Is that your boat in the tarpon pic? If so, please share it in the Bragging Spot section.


----------



## Canoeman

You must have the longest name on the forum, and a fish to back it up. That one fish is worth the trip. Great job. [smiley=1-thumbsup3.gif]


----------



## Puertoricoinshore

Yes thats my 12ft jon boat / micro skiff / fishing machine. I need to take some pics of the boat to post them asap. With that same 6wt cuaght a 70 pound tarpon and after 2 1/2 hours, one of the knots from the class tippet decided that was to much and snaps. we did touch the leader.


----------



## mark_gardner

welcome to the forum and nice pictures of the fish [smiley=1-thumbsup3.gif] catching a poon on a 6 wt.'s no easy task man i bet you were on the edge of your seat the whole time  ;D


----------



## Puertoricoinshore

Mostly i fish with a 6wt for snook, baby tarpon and juveniles in 15 to 20 pounds range but almost always at nigth a big poon takes the 2"white and chartruse toad and game is on. I am going to post a photo of friend of mine with a 100 pound tarpon on a 6wt that we caugth at nigth on my boat. That one broke the rod at the end of fight,but we manage to get him on board after two hours and huge rain.

-Smaller poon San Jose Lagoon P.R. at Night


----------



## deerfly

now that's the way to slide into the forum, welcome.


----------



## Flyline

That's really awesome! Very nice.... I'm thinking I want to go down there and do some flyfishing in PR while my wife stays in Lares with the family for christmas.

I went there one time with www.magictarpon.com if I remember correctly and it was a blast! Can't wait to do it again.


----------



## Puertoricoinshore

Thanks. Magictarpon is one of the top charters in the San Jose Lagoon and Torecilla lagoon i see him every time i go out during the day. Dont know him personally most of there clients fish with live bait. Just let me know if you come to PR and plan a trip. Lares is almost a hour and something from San Jose Lagoon.

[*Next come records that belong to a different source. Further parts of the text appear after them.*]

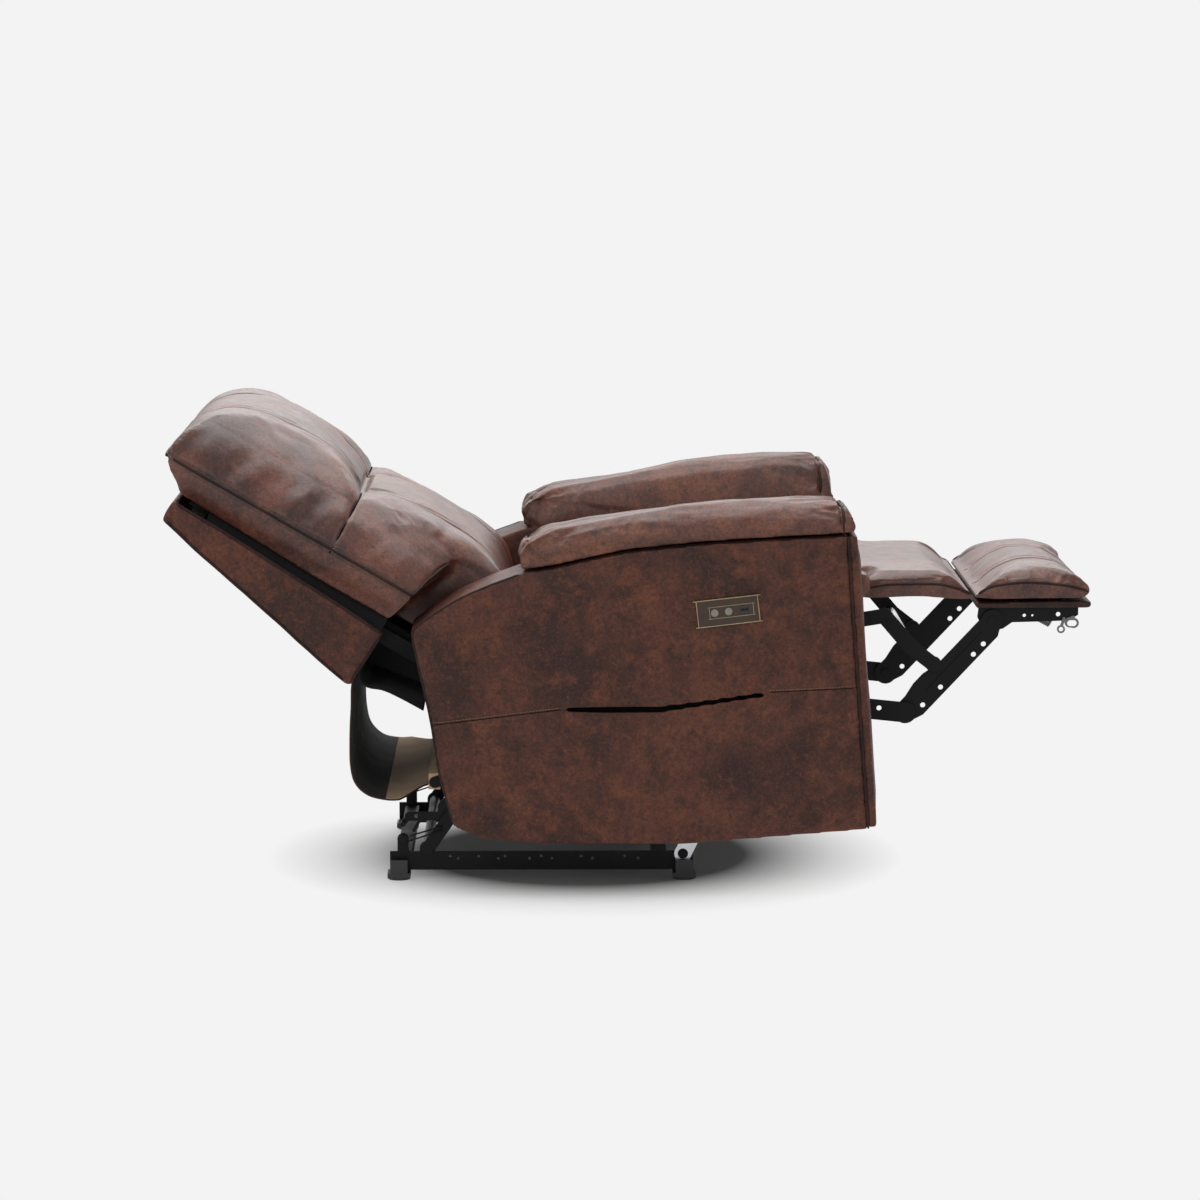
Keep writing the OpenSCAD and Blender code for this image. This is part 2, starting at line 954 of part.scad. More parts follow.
module head_cushion() {
  color(hide)
    on_back()
      intersection() {
        side_view(-wing_y, wing_y)
          polygon([[-388, 36], [-540, 42], [-664, 46], [-676, 60], [-706, 84], [-720, 104],
            [-717, 130], [-709, 158], [-696, 180], [-670, 208], [-650, 218], [-620, 231],
            [-585, 240], [-540, 244], [-499, 243], [-465, 237], [-438, 226], [-412, 212],
            [-392, 198], [-388, 180]]);
        front_view(-730, -380) back_crown(wing_y, 106, 244);
      }
}

lumbar_outline = [[-387, 36], [-387, 180], [-384, 200], [-366, 212], [-338, 216], [-300, 224],
  [-260, 228], [-220, 229], [-164, 221], [-130, 211], [-100, 198], [-75, 172], [-50, 140],
  [-34, 112], [-28, 80], [-34, 56], [-60, 36]];

module lumbar_cushion() {
  color(hide)
    on_back()
      intersection() {
        union() {
          // above the arms, rounded off where it meets the arm pads
          side_view(-wing_y, wing_y)
            polygon([[-387, 36], [-387, 180], [-384, 200], [-366, 210], [-340, 212],
              [-310, 190], [-280, 150], [-250, 128], [-238, 112], [-236, 70], [-240, 36]]);
          // between the arms
          side_view(-narrow_y, narrow_y)
            intersection() {
              polygon(lumbar_outline);
              polygon([[-400, 0], [-60, 0], [-60, 260], [-400, 260]]);
            }
          side_view(-y_link + 3, y_link - 3) polygon(lumbar_outline);
        }
        union() {
          front_view(-400, -237) back_crown(wing_y, 104, 229);
          front_view(-237, 0)
            polygon([[-narrow_y, 20], [narrow_y, 20], [narrow_y, 186], [narrow_y - 16, 206],
              [narrow_y - 60, 222], [narrow_y - 110, 229], [110 - narrow_y, 229],
              [60 - narrow_y, 222], [16 - narrow_y, 206], [-narrow_y, 186]]);
        }
      }
}

// Cloth skirt hanging from the outside back to the rear rail
skirt_path = [[-474, 352], [-478, 300], [-480, 255], [-478, 215], [-470, 185], [-448, 163],
  [-420, 156], [-390, 157], [-348.3, 168]];

module back_skirt() {
  color(hide_dark)
    side_view(-cushion_y, cushion_y)
      for (i = [0 : len(skirt_path) - 2])
        bar(skirt_path[i], skirt_path[i + 1], 1.6);
}

// Cloth closing the gap between the seat and the lower edge of the back
gap_path = [[-108.6, 384], [-140, 377], [-175, 381], [-205, 390]];

module seat_gap_cloth() {
  color(plastic_black)
    side_view(5 - y_link, y_link - 5)
      for (i = [0 : len(gap_path) - 2])
        bar(gap_path[i], gap_path[i + 1], 1.2);
}

base_rail_right();
base_rail_left();
base_cross_tubes();
base_feet();
front_swing_link_right();
front_swing_link_left();
front_swing_tube();
rear_swing_link_right();
rear_swing_link_left();
rear_swing_tube();
rear_return_springs();
side_plate_right();
side_plate_left();
seat_rail_front();
seat_rail_rear();
seat_springs();
seat_cushion();
arm_frame_right();
arm_frame_left();
arm_cover_right();
arm_cover_left();
arm_pad_right();
arm_pad_left();
arm_front_panel_right();
arm_front_panel_left();
rear_cross_rail();
control_plate();
usb_socket();
pocket_bag();
actuator_rail();
motor();
power_inlet();
recline_button();
upright_button();
actuator_block();
drive_tube();
lower_link_right();
lower_link_left();
upper_link_right();
upper_link_left();
footrest_cross_tube();
long_link_right();
long_link_left();
footrest_bracket_right();
footrest_bracket_left();
footrest_board();
footrest_pad();
chaise_bridge_pad();
bracket_springs();
bracket_eyes();
back_bracket_right();
back_bracket_left();
back_upright_right();
back_upright_left();
back_cross_rails();
back_shell();
head_cushion();
lumbar_cushion();
back_skirt();
seat_gap_cloth();
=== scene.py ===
"""Power recliner armchair, fully reclined: the looks around the CAD frame."""
import json
import math

import bpy
import bmesh
import numpy as np
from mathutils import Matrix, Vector
from mathutils.bvhtree import BVHTree


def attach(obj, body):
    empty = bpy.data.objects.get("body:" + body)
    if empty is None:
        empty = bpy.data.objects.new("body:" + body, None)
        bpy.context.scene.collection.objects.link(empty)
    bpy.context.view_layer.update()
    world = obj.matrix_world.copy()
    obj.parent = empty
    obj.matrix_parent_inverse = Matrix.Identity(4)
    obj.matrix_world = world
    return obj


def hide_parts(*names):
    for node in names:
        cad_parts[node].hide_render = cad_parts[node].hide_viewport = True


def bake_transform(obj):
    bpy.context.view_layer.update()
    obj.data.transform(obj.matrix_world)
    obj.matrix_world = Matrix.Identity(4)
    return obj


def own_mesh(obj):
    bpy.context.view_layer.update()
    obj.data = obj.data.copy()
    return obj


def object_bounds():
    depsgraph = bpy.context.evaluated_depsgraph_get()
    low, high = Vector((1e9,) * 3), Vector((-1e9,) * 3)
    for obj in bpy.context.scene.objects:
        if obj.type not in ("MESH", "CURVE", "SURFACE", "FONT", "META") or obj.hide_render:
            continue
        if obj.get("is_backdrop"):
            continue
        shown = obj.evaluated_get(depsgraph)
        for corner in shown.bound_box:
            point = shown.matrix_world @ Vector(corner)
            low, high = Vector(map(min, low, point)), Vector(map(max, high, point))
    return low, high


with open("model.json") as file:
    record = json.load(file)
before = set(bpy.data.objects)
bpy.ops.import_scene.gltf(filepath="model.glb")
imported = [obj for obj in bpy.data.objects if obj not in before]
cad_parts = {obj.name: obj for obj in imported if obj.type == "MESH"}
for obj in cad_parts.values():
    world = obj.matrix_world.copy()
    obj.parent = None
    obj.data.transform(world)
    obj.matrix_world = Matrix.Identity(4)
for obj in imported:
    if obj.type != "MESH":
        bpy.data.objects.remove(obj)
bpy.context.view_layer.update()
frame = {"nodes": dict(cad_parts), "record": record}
scene = bpy.context.scene

# ---------------------------------------------------------------- camera and light

cam_data = bpy.data.cameras.new("camera")
cam_data.lens = 133.35
cam_data.sensor_width = 36
cam = bpy.data.objects.new("camera", cam_data)
cam.location = (-0.1296, -7.8938, 1.5069)
cam.rotation_euler = (math.radians(82.44), 0, math.radians(-0.62))
scene.collection.objects.link(cam)
scene.camera = cam
scene.view_settings.view_transform = "Standard"


def area_light(name, loc, target, size, power, colour=(1, 1, 1)):
    data = bpy.data.lights.new(name, "AREA")
    data.shape = "RECTANGLE"
    data.size, data.size_y = size
    data.energy = power
    data.color = colour
    ob = bpy.data.objects.new(name, data)
    ob.location = loc
    ob.rotation_euler = (Vector(target) - Vector(loc)).to_track_quat("-Z", "Y").to_euler()
    scene.collection.objects.link(ob)
    return ob


area_light("top_softbox", (-0.1, 0.3, 2.9), (0, 0, 0.4), (2.4, 1.8), 62)
area_light("front_fill", (-1.5, -4.2, 2.6), (0, 0, 0.5), (2.2, 1.6), 42)
area_light("rear_softbox", (0.2, 5.2, 3.6), (0, 0, 0.5), (6.0, 2.4), 130)
area_light("side_fill", (3.6, -1.6, 1.7), (0.2, 0, 0.5), (1.4, 1.4), 12)

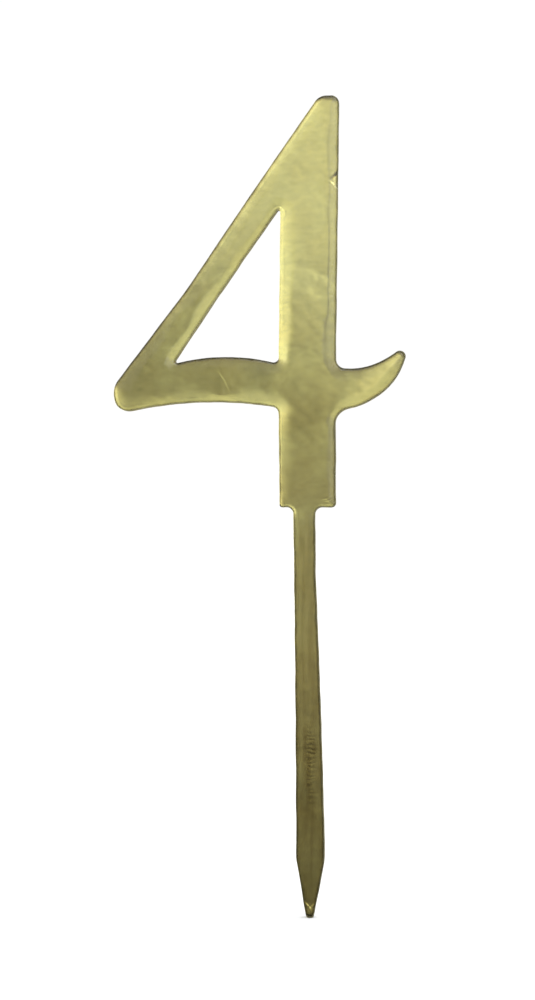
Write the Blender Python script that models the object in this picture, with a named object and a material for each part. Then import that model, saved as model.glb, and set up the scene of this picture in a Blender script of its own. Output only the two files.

Some mix pics freshwater / inshorefishing

























































A couple are from a few years back and a couple of pounds lighter.


----------



## Puertoricoinshore

A video of a juvenile Tarpon breaking my flawless  8wt or was my mistake. Let know your opinion.

http://s264.photobucket.com/albums/ii163/puertoricoinshore2008/?action=view&current=P4300278.flv


----------



## paint it black

You guys got peacock bass in PR too?

Cool!

Maybe I should over there next time my mom visits her family.


----------



## deerfly

> A video of a juvenile Tarpon breaking my flawless  8wt or was my mistake. Let know your opinion.
> 
> http://s264.photobucket.com/albums/ii163/puertoricoinshore2008/?action=view&current=P4300278.flv


IMO you put way too much pressure on the rod many times leading up to the failure. You were holding your hand above the grip (20-30 seconds in) with butt section pointed at a high angle with a deep bend in the rod, which rarely ends well. In this case I think you got away with it, initially anyway. Now at the point the rod failed ([email protected]), you were holding the grip like you should but the angle of the reel seat was nearly vertical and the angle of the last 1/3 of the tip section was parallel to the butt section. Further, the tip-top itself was also below the horizontal level of the fighting butt, which at those angles is a tremendous amount of pressure on the rod. Sorry to say, I vote angler error on this one.  :-[


----------



## Puertoricoinshore

Guilty. It sucks but believe me I did learn from that mistake. Thanks god for that lifetime warranty at cortland [smiley=1-smack-myself.gif]


----------



## deerfly

yeah, good warranties are a blessing for sure. No shame in breaking one either, that's how we learn. I had a rod break on me earlier this season too. First one I've ever broke while fighting a fish in about 40 years of fly fishing though. I've broke my share of fly rods and other rods for sure, but via car doors, power windows, ceiling fans, stepping on them and just about every other form if miss handling you can think of.  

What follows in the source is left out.